Virtualisation: There is No Spoon

April 23, 2008 (at 11:30 a.m.) in Attacks

Virtualised technologies are being lapped up left, right and centre by corporates committed to the cash savings they promise. Sadly the savings that can be gleaned are not without the attendant risk. Instead of nice normal networks that people can understand, many vendors are offering networks in a box. As well as being lovely single points of failure, they have a number of risks that remain largely unexplored. Research has already been conducted around VMWare, but there still exists a fundamental flaw that no-one seems to have spotted.

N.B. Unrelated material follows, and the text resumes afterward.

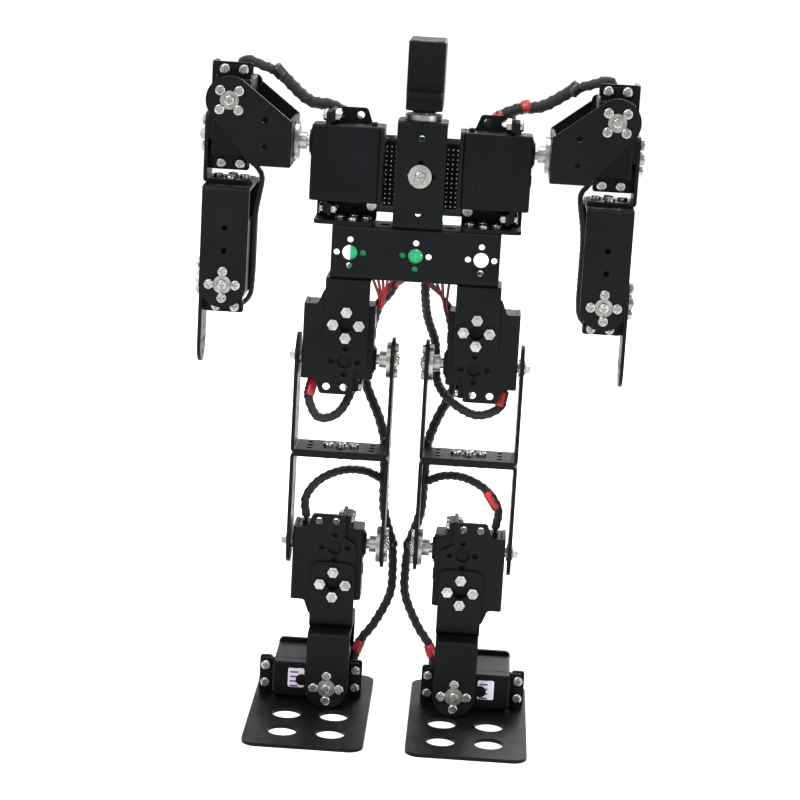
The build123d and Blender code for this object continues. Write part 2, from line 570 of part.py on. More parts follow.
# ---------------------------------------------------------------- foot
both("{}_foot_servo", put(SERVO, F_FOOT))
both("{}_foot_bracket", put([BRACKET_M], F_FOOT))
foot = box(11.0, 75.5, TOE, 34, 0, FOOT_T)
foot = vert(foot, 8.0)
tools = []
for fx in (LEG_X - 5.5, LEG_X + 20.2):
    for fy in (-64.0, -37.0):
        tools.append(rod(8.0, -1, 3, fx, fy))
for fx in (LEG_X - 12.0, LEG_X + 30.0):
    tools.append(rod(4.0, -1, 3, fx, 18.0))
fc = (LEG_X, YS - PZ)
fo = (LEG_X + STEP, YS - PZ)
for c in (fc, fo):
    tools += [rod(1.5, -1, 3, px, py) for px, py in ring4(0, c[0], c[1])]
both("{}_foot_plate", cut(foot, tools))
fit = put(ear_screws(), F_FOOT) + put(pivot_screw(), F_FOOT)
for c in (fc, fo):
    for px, py in ring4(0, c[0], c[1]):
        fit.append(shift(flat(3.85), px, py, Z_FOOT - 10.05))
both("{}_foot_fasteners", fit)

# ---------------------------------------------------------------- write
# the origin moves from under the hip axes to under the middle of the robot's outline, which runs from
# the toes to the back ear of the head servo
TO_ORIGIN = Pos(0, -(TOE + BACK) / 2, 0)
if __name__ == "__main__":
    os.makedirs("parts", exist_ok=True)
    for name, shapes in NODES.items():
        sols = []
        for s in shapes:
            sols += list((TO_ORIGIN * s).solids())
        export_step(Compound(label=name, children=sols), "parts/%s.step" % name)
    print(len(NODES), "nodes")
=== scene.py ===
"""Looks for the humanoid robot kit: materials of the parts, sleeved cables, labels, stage and camera."""

import json
from math import cos, pi, radians, sin

import bpy
import numpy as np
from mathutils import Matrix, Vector


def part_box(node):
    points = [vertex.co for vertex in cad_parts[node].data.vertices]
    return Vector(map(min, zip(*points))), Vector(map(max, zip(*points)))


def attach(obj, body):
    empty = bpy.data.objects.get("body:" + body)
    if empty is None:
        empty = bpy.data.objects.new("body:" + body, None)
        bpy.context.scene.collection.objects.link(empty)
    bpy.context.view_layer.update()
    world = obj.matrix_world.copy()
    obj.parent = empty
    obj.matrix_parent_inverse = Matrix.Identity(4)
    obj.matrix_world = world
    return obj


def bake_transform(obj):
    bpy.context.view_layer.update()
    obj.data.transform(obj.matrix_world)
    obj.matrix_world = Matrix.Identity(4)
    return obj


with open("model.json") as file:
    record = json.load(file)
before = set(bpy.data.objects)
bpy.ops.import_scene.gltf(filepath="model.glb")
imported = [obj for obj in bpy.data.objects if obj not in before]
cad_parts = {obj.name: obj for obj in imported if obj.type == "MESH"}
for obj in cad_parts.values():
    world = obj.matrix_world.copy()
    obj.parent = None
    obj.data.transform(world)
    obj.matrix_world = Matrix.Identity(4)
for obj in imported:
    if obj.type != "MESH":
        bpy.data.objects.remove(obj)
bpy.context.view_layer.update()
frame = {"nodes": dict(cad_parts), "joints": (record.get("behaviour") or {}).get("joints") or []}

MM = 0.001
JOINT = {j["name"]: Vector(j["pos_m"]) / MM for j in frame["joints"]}
Z_SHOULDER = JOINT["left_shoulder_swing"].z
Z_ARM = JOINT["left_arm_raise"].z
Z_ELBOW = JOINT["left_elbow_bend"].z
Z_HIP = JOINT["left_hip_swing"].z
Z_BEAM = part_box("waist_beam")[0].z / MM
Z_KNEE = JOINT["left_knee_bend"].z
Z_ANKLE = JOINT["left_ankle_tilt"].z
X_ARM = JOINT["left_arm_raise"].x
X_LEG = JOINT["left_hip_swing"].x
Y_AXIS = JOINT["left_hip_swing"].y    # plane of the hip, knee and shoulder axes; cable depths are from it
SIDES = (("left", 1), ("right", -1))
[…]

This talk will illustrate why and how virtualisation works, what the difference is between what the vendors say and how it is being implemented in RL, and discusses a theoretical vulnerability that if it can be exploited can bring down the house of cards. Additionally if it can be made to work pre-con a significant vulnerability in Active Directory will be demonstrated, not for any particular reasons of relevance, but because it is very, very amusing.

Michael Kemp

Michael is an experienced UK based security consultant, with a specialism in the penetration testing of web applications and the testing of compiled code bases and DB environments to destruction. As well as the day job, Michael has been published in a range of journals and magazines, including heise, Network Security, Inform IT and Security Focus, and is currently preparing his first book length technical manuscript. To date, Michael has worked for NGS Software, CSC (Computer Sciences Corporation), and a host of freelance clients throughout the globe. When not breaking things, Michael enjoys loud music, bad movies, weird books and writing about himself in the third person.